Write the data out again, exactly as given.

= = =

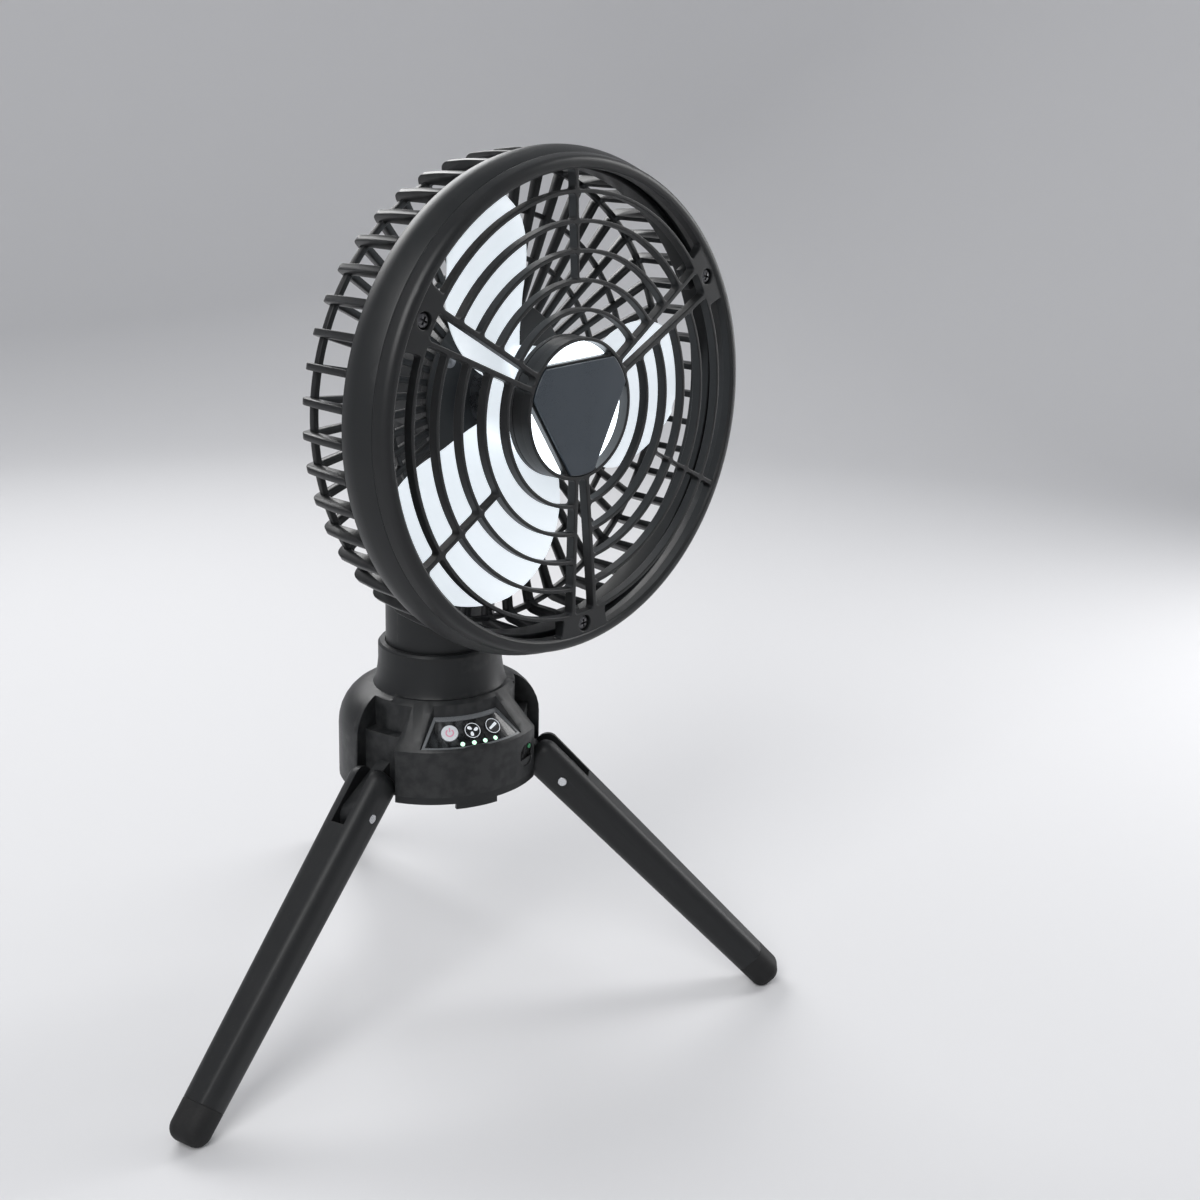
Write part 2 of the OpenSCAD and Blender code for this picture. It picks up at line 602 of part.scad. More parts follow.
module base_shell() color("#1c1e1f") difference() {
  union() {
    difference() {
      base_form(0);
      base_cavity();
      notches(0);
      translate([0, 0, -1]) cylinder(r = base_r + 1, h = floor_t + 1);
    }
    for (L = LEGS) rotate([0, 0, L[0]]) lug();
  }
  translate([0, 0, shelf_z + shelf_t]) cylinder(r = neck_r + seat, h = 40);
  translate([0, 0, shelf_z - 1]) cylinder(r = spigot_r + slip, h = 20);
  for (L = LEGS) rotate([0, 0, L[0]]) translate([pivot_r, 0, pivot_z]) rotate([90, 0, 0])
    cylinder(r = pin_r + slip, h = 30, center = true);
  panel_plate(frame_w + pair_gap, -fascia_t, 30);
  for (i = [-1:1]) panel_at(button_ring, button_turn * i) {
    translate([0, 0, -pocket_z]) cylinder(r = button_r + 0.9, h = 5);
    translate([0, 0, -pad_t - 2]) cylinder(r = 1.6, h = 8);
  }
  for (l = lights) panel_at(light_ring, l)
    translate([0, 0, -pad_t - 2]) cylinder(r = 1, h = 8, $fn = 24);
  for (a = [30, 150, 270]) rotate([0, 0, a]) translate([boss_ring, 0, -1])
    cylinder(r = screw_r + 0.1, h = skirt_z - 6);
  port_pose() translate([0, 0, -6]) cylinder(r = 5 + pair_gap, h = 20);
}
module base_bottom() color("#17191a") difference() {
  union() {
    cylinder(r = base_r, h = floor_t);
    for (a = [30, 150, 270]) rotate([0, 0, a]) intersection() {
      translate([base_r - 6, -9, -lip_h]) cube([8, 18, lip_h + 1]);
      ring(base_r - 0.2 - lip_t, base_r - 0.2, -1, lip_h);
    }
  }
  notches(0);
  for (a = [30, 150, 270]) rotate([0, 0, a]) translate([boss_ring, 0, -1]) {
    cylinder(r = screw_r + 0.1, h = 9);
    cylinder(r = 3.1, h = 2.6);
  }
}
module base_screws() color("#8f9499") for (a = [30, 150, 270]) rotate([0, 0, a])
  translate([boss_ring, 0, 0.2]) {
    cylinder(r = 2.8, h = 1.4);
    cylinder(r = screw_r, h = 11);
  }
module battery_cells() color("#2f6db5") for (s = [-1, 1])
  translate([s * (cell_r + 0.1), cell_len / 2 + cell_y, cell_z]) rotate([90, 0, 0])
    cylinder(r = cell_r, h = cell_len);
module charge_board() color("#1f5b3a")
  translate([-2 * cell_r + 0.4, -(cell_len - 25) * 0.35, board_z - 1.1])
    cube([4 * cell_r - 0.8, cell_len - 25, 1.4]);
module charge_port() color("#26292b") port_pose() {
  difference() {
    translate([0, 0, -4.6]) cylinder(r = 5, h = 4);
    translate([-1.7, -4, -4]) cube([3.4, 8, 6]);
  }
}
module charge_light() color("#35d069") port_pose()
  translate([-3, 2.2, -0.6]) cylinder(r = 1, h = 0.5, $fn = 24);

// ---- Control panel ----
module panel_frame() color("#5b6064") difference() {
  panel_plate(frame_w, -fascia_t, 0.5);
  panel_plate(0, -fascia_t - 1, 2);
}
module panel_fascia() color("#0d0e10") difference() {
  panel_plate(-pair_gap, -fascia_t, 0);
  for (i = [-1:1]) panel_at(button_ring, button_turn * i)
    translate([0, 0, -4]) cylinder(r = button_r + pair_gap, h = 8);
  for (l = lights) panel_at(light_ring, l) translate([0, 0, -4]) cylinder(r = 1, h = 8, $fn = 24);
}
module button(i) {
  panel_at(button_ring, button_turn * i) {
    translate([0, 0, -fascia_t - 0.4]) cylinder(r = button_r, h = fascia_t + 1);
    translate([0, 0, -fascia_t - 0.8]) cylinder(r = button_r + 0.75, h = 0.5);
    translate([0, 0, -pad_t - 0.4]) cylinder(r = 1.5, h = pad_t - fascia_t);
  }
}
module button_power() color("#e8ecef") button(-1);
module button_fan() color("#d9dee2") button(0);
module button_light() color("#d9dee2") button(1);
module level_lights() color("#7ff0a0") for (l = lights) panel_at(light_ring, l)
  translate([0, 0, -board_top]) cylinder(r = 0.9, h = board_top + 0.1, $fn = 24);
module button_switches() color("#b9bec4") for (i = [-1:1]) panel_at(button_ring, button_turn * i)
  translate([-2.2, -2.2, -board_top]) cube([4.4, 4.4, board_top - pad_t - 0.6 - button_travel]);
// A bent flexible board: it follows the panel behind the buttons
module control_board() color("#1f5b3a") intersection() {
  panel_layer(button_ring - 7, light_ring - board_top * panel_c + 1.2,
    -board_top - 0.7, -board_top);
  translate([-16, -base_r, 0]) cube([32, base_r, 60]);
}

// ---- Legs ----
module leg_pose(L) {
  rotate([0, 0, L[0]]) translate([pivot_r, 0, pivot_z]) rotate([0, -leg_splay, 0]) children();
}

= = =

EXERCISE RESPONSE:
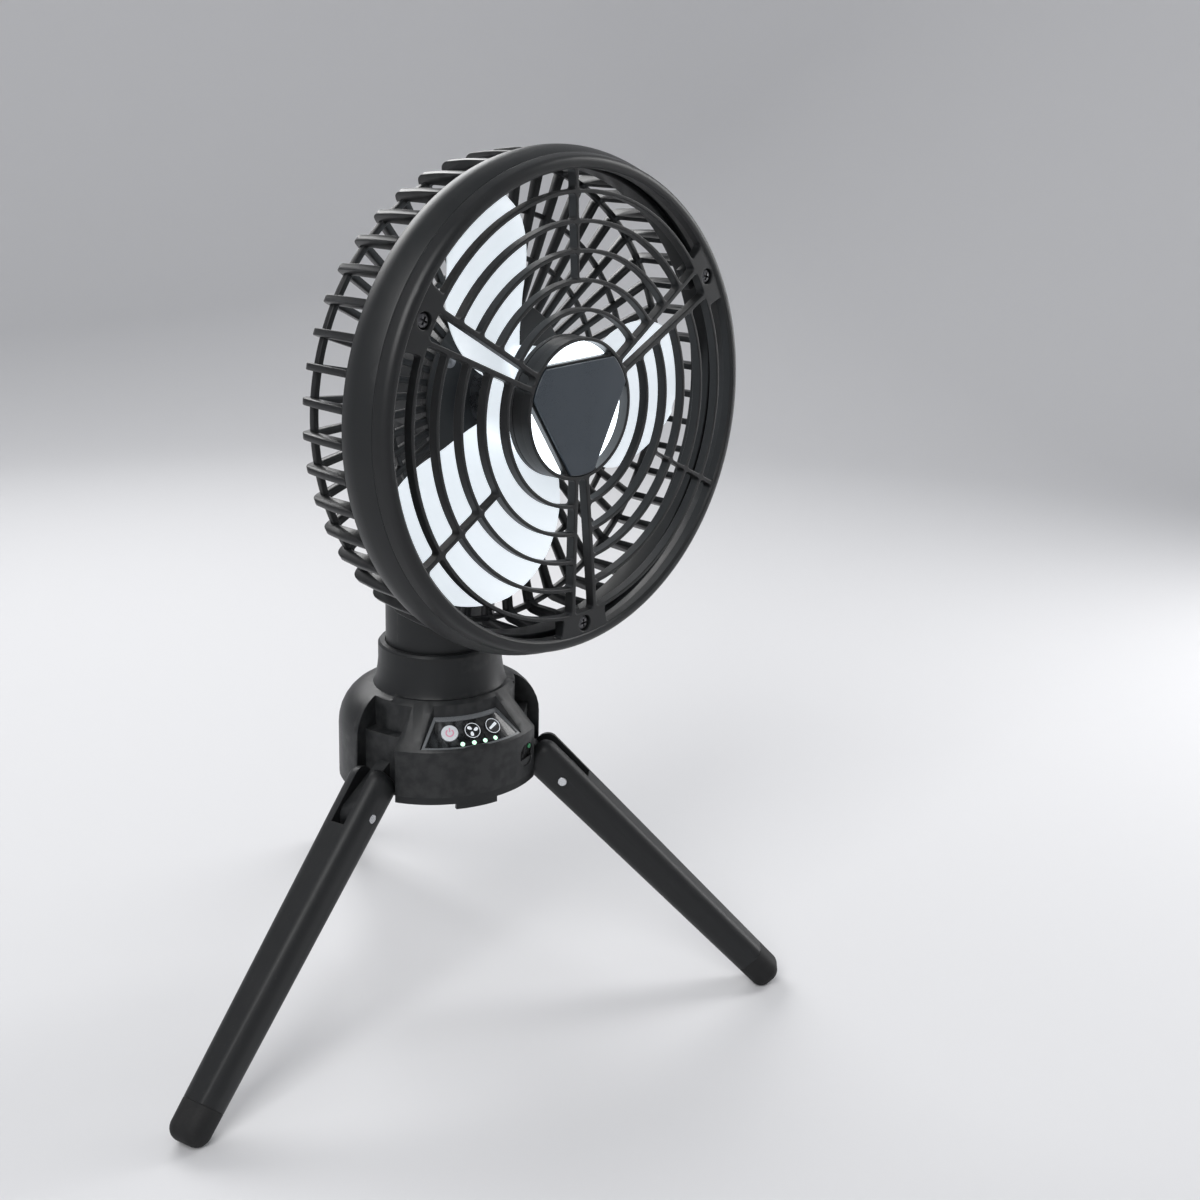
Write part 2 of the OpenSCAD and Blender code for this picture. It picks up at line 602 of part.scad. More parts follow.
module base_shell() color("#1c1e1f") difference() {
  union() {
    difference() {
      base_form(0);
      base_cavity();
      notches(0);
      translate([0, 0, -1]) cylinder(r = base_r + 1, h = floor_t + 1);
    }
    for (L = LEGS) rotate([0, 0, L[0]]) lug();
  }
  translate([0, 0, shelf_z + shelf_t]) cylinder(r = neck_r + seat, h = 40);
  translate([0, 0, shelf_z - 1]) cylinder(r = spigot_r + slip, h = 20);
  for (L = LEGS) rotate([0, 0, L[0]]) translate([pivot_r, 0, pivot_z]) rotate([90, 0, 0])
    cylinder(r = pin_r + slip, h = 30, center = true);
  panel_plate(frame_w + pair_gap, -fascia_t, 30);
  for (i = [-1:1]) panel_at(button_ring, button_turn * i) {
    translate([0, 0, -pocket_z]) cylinder(r = button_r + 0.9, h = 5);
    translate([0, 0, -pad_t - 2]) cylinder(r = 1.6, h = 8);
  }
  for (l = lights) panel_at(light_ring, l)
    translate([0, 0, -pad_t - 2]) cylinder(r = 1, h = 8, $fn = 24);
  for (a = [30, 150, 270]) rotate([0, 0, a]) translate([boss_ring, 0, -1])
    cylinder(r = screw_r + 0.1, h = skirt_z - 6);
  port_pose() translate([0, 0, -6]) cylinder(r = 5 + pair_gap, h = 20);
}
module base_bottom() color("#17191a") difference() {
  union() {
    cylinder(r = base_r, h = floor_t);
    for (a = [30, 150, 270]) rotate([0, 0, a]) intersection() {
      translate([base_r - 6, -9, -lip_h]) cube([8, 18, lip_h + 1]);
      ring(base_r - 0.2 - lip_t, base_r - 0.2, -1, lip_h);
    }
  }
  notches(0);
  for (a = [30, 150, 270]) rotate([0, 0, a]) translate([boss_ring, 0, -1]) {
    cylinder(r = screw_r + 0.1, h = 9);
    cylinder(r = 3.1, h = 2.6);
  }
}
module base_screws() color("#8f9499") for (a = [30, 150, 270]) rotate([0, 0, a])
  translate([boss_ring, 0, 0.2]) {
    cylinder(r = 2.8, h = 1.4);
    cylinder(r = screw_r, h = 11);
  }
module battery_cells() color("#2f6db5") for (s = [-1, 1])
  translate([s * (cell_r + 0.1), cell_len / 2 + cell_y, cell_z]) rotate([90, 0, 0])
    cylinder(r = cell_r, h = cell_len);
module charge_board() color("#1f5b3a")
  translate([-2 * cell_r + 0.4, -(cell_len - 25) * 0.35, board_z - 1.1])
    cube([4 * cell_r - 0.8, cell_len - 25, 1.4]);
module charge_port() color("#26292b") port_pose() {
  difference() {
    translate([0, 0, -4.6]) cylinder(r = 5, h = 4);
    translate([-1.7, -4, -4]) cube([3.4, 8, 6]);
  }
}
module charge_light() color("#35d069") port_pose()
  translate([-3, 2.2, -0.6]) cylinder(r = 1, h = 0.5, $fn = 24);

// ---- Control panel ----
module panel_frame() color("#5b6064") difference() {
  panel_plate(frame_w, -fascia_t, 0.5);
  panel_plate(0, -fascia_t - 1, 2);
}
module panel_fascia() color("#0d0e10") difference() {
  panel_plate(-pair_gap, -fascia_t, 0);
  for (i = [-1:1]) panel_at(button_ring, button_turn * i)
    translate([0, 0, -4]) cylinder(r = button_r + pair_gap, h = 8);
  for (l = lights) panel_at(light_ring, l) translate([0, 0, -4]) cylinder(r = 1, h = 8, $fn = 24);
}
module button(i) {
  panel_at(button_ring, button_turn * i) {
    translate([0, 0, -fascia_t - 0.4]) cylinder(r = button_r, h = fascia_t + 1);
    translate([0, 0, -fascia_t - 0.8]) cylinder(r = button_r + 0.75, h = 0.5);
    translate([0, 0, -pad_t - 0.4]) cylinder(r = 1.5, h = pad_t - fascia_t);
  }
}
module button_power() color("#e8ecef") button(-1);
module button_fan() color("#d9dee2") button(0);
module button_light() color("#d9dee2") button(1);
module level_lights() color("#7ff0a0") for (l = lights) panel_at(light_ring, l)
  translate([0, 0, -board_top]) cylinder(r = 0.9, h = board_top + 0.1, $fn = 24);
module button_switches() color("#b9bec4") for (i = [-1:1]) panel_at(button_ring, button_turn * i)
  translate([-2.2, -2.2, -board_top]) cube([4.4, 4.4, board_top - pad_t - 0.6 - button_travel]);
// A bent flexible board: it follows the panel behind the buttons
module control_board() color("#1f5b3a") intersection() {
  panel_layer(button_ring - 7, light_ring - board_top * panel_c + 1.2,
    -board_top - 0.7, -board_top);
  translate([-16, -base_r, 0]) cube([32, base_r, 60]);
}

// ---- Legs ----
module leg_pose(L) {
  rotate([0, 0, L[0]]) translate([pivot_r, 0, pivot_z]) rotate([0, -leg_splay, 0]) children();
}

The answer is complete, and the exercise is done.